One of the pieces that distinguishes this iteration of Across the Universe from previous versions is the inclusion of the major work Minute by Minute. A reference to The Doobie Brothers’ 1978 album of the same name, the mixed media piece includes family photographic prints, a hand-crafted walnut awning, and pieces of marble. It is in part a tribute to Jackson’s late mother, Aver Marie Burroughs, who used to listen to the album with the artist. Jackson’s mother gave the artist her compact disc of the album when Jackson moved from Los Angeles to the Bay Area to pursue artistic studies, and it’s now one of the few concrete items that Jackson has in memory of her mother.
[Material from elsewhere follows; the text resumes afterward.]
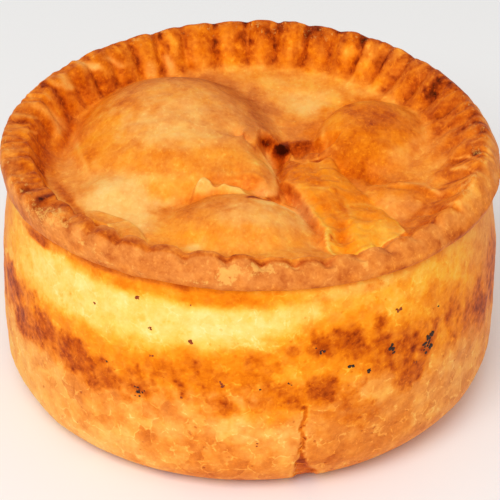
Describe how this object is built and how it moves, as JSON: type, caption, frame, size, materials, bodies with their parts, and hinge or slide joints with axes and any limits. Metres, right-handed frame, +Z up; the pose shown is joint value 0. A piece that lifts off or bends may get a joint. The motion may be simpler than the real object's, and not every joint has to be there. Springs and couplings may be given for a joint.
{
  "type": "pork pie",
  "caption": "Whole round raised pork pie: a straight pastry wall on a flat base, a crimped rim, and a lid puffed into domes round a torn vent.",
  "frame": {"origin": "middle of the flat base, on the surface that the pie stands on", "axes": "+Z up through the lid; -Y towards the side whose wall has the diagonal browned band and the crack; +X to the right of that side"},
  "size_m": [0.095, 0.0954, 0.0512],
  "materials": {
    "baked_pastry": "baked golden hot-water crust pastry, satin to matt, browned in bands"
  },
  "bodies": {
    "root": {"pork_pie": "baked_pastry"}
  },
  "joints": []
}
The show also features video of Jackson’s drag king alter ego, Tommy Tonight, whom she has previously embodied in order to perform the Doobie Brothers’ Minute by Minute in a tribute to her mother. “I now understand that he emerged out of grief for my mother’s illness and eventual passing,” she said. “Our last iteration of the show allowed me to learn more about the history of drag performance as art historically born of grief – a celebration of grief. So that character has a whole video room unto himself.”
For Jackson, Across the Universe is a homecoming of sorts – although she spent the majority of her childhood in southern California, she was born in Houston and traces her family history through the migration story from Texas to the west coast. Having a mid-career full-circle moment is both the culmination of one story and the start of another one. “I was conceived in 3rd ward of Houston and born there, and I was later taken to southern California and raised there with my maternal family. It feels like a miracle that Contemporary Arts Museum Houston has agreed to host this show. It’s literally been a lifelong dream.”